Find every line below that contains the word "scene" and copy it out.

Recorded data:
★ ★ ★ ★

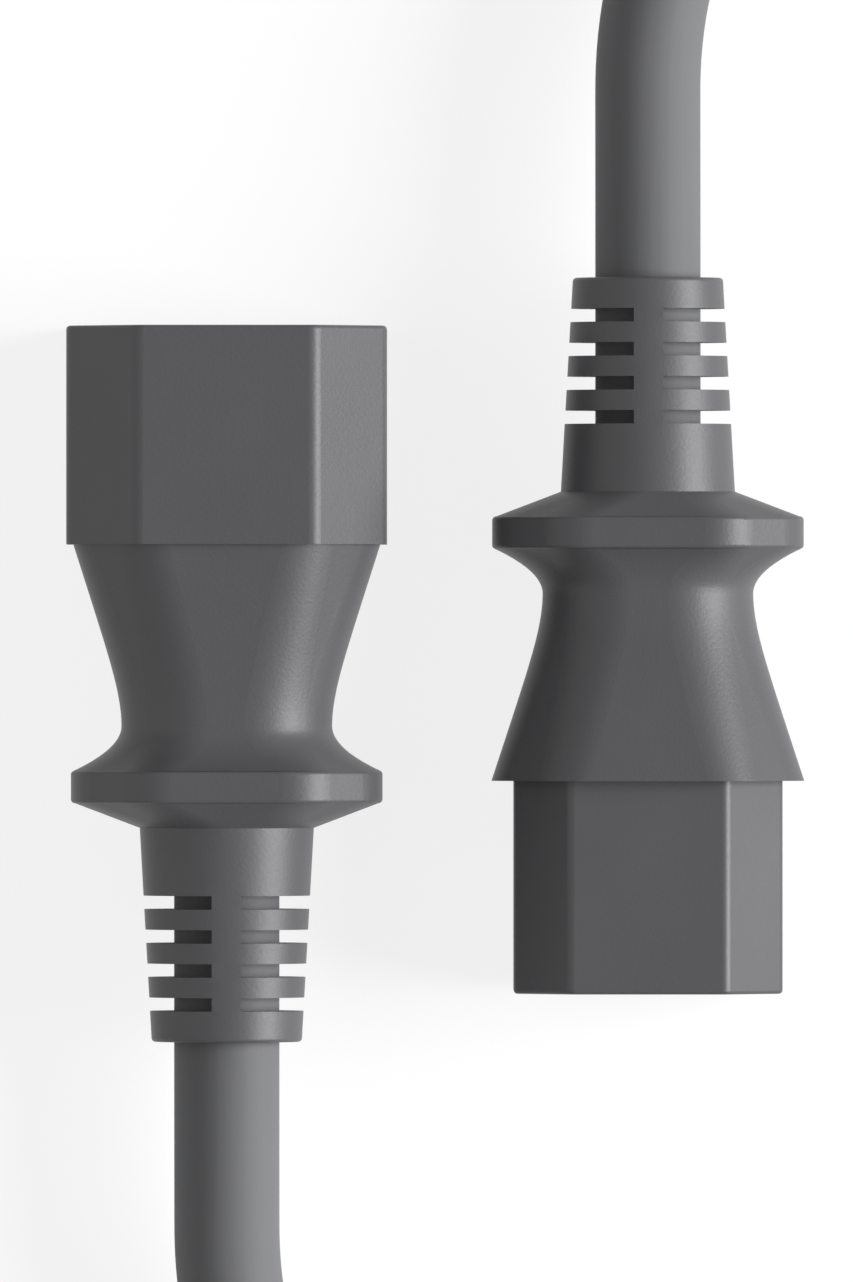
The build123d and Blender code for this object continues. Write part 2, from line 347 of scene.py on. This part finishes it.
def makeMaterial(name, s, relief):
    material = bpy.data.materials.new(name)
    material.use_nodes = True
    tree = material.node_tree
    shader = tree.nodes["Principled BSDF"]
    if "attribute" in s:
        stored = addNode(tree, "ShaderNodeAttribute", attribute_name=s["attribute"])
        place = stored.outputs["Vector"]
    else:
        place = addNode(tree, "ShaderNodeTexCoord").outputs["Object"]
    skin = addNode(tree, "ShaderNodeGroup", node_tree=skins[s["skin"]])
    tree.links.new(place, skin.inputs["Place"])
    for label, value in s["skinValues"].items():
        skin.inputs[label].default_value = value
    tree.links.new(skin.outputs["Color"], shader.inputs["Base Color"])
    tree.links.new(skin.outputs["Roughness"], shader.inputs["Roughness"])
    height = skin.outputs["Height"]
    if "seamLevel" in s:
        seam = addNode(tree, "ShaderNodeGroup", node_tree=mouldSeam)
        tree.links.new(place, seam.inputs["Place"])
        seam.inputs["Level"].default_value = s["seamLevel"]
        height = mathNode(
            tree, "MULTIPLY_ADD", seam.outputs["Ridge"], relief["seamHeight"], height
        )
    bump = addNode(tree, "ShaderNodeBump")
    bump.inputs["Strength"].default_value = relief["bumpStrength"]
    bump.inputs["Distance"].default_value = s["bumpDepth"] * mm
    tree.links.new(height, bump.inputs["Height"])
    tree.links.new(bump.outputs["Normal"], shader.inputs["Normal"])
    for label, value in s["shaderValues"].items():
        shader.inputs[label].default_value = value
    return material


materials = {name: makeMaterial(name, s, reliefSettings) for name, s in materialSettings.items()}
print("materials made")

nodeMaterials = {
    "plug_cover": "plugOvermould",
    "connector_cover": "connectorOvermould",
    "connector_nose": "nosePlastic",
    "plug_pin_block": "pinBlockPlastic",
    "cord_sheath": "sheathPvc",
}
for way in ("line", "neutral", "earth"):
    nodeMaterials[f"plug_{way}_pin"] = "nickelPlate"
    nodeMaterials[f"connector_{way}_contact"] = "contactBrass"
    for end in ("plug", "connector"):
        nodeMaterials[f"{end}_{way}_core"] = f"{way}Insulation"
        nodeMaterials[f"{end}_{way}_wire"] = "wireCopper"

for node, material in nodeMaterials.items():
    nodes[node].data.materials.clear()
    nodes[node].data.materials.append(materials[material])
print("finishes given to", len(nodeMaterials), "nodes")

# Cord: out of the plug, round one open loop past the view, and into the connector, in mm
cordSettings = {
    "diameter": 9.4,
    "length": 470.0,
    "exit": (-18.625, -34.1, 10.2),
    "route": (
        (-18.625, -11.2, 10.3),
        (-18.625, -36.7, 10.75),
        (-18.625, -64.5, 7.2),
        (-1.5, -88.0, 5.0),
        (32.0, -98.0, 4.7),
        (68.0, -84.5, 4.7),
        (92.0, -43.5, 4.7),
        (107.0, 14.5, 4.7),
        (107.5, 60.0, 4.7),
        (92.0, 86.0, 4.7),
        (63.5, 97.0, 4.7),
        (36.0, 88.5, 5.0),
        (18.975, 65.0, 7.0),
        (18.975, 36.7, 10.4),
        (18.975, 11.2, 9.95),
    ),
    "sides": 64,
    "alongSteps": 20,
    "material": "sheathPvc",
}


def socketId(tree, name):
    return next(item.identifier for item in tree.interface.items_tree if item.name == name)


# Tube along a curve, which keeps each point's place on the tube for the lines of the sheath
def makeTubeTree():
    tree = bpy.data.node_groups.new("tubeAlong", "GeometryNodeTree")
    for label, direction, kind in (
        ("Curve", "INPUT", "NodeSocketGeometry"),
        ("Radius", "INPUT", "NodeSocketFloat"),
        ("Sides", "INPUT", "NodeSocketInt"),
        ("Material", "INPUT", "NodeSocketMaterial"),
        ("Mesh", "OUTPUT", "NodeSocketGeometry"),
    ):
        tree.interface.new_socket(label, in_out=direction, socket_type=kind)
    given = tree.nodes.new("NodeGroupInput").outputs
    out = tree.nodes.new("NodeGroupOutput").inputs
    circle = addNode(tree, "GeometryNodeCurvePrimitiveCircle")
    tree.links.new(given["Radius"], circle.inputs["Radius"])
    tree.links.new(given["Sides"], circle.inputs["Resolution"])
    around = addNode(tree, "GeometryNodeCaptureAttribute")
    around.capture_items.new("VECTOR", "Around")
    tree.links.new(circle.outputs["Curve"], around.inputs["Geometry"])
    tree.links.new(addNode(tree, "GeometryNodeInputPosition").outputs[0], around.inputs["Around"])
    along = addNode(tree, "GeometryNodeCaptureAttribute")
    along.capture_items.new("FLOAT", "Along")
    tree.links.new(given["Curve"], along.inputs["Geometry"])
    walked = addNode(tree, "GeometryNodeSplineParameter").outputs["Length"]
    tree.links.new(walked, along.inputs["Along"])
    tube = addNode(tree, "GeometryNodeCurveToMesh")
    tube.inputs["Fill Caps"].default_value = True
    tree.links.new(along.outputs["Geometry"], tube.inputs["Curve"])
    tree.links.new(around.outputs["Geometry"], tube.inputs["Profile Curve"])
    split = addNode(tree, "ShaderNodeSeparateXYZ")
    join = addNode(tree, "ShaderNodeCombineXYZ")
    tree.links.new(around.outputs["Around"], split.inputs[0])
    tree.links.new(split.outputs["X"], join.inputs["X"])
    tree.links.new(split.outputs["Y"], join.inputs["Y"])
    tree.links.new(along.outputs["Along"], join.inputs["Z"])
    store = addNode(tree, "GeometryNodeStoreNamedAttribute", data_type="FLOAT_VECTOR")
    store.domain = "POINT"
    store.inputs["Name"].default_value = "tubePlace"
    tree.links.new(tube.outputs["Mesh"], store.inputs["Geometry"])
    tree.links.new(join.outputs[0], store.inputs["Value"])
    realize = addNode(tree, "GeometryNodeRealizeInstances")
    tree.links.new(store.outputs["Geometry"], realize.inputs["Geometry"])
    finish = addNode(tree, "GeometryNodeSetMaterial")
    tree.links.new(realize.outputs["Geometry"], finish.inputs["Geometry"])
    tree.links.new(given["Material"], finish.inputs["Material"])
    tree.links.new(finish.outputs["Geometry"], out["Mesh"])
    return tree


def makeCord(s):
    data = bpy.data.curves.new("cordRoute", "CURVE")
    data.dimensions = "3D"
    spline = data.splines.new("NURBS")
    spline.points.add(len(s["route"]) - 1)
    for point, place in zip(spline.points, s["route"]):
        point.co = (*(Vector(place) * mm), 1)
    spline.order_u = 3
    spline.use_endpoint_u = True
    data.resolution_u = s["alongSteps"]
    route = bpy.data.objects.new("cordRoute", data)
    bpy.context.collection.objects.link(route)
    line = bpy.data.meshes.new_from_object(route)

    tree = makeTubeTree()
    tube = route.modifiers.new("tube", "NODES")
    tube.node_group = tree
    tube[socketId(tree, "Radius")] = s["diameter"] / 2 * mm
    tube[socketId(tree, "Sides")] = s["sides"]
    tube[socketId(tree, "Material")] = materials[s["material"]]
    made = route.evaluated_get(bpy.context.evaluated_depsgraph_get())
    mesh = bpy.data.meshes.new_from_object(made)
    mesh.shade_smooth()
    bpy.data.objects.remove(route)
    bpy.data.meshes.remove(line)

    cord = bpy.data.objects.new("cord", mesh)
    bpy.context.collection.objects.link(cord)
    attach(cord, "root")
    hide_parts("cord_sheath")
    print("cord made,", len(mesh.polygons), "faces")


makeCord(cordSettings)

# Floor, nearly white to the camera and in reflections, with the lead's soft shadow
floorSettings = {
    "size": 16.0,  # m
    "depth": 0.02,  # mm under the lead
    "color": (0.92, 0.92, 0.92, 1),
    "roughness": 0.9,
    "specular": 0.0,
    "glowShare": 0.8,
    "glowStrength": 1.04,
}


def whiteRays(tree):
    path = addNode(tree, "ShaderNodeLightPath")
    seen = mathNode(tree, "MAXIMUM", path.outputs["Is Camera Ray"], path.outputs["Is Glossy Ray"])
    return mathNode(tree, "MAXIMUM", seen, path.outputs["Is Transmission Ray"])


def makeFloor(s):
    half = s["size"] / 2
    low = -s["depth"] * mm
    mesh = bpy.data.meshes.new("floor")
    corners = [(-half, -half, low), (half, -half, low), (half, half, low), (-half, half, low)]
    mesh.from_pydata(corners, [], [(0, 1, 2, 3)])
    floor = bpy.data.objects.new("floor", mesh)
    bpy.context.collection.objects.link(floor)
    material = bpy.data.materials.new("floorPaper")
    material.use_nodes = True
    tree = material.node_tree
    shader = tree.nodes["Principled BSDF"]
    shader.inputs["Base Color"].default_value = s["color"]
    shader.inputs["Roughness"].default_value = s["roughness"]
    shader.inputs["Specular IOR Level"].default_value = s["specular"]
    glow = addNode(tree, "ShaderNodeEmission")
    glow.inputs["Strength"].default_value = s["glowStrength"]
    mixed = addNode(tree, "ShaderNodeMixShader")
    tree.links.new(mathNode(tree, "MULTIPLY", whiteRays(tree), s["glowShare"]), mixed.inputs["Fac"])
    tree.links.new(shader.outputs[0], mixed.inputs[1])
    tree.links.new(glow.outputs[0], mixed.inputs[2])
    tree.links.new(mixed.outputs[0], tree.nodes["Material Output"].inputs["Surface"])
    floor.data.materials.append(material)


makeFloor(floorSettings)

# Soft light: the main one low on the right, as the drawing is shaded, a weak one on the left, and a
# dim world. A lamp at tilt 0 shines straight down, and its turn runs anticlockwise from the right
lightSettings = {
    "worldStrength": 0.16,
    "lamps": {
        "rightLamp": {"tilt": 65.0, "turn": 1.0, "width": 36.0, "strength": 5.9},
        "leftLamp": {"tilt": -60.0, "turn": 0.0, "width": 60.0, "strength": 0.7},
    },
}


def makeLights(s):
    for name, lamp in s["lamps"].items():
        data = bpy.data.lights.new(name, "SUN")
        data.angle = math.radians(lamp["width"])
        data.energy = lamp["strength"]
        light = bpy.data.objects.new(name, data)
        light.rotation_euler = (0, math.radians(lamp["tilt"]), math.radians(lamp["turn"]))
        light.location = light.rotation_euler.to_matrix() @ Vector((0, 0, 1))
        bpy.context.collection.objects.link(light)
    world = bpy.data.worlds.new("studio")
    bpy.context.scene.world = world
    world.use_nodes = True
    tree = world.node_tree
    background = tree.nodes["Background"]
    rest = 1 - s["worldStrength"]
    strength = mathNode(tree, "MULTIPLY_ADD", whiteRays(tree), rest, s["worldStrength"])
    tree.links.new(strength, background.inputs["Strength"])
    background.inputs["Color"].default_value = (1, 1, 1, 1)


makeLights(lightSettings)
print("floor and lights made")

★ ★ ★ ★

Solution to this task:
The build123d and Blender code for this object continues. Write part 2, from line 347 of scene.py on. This part finishes it.
    bpy.context.scene.world = world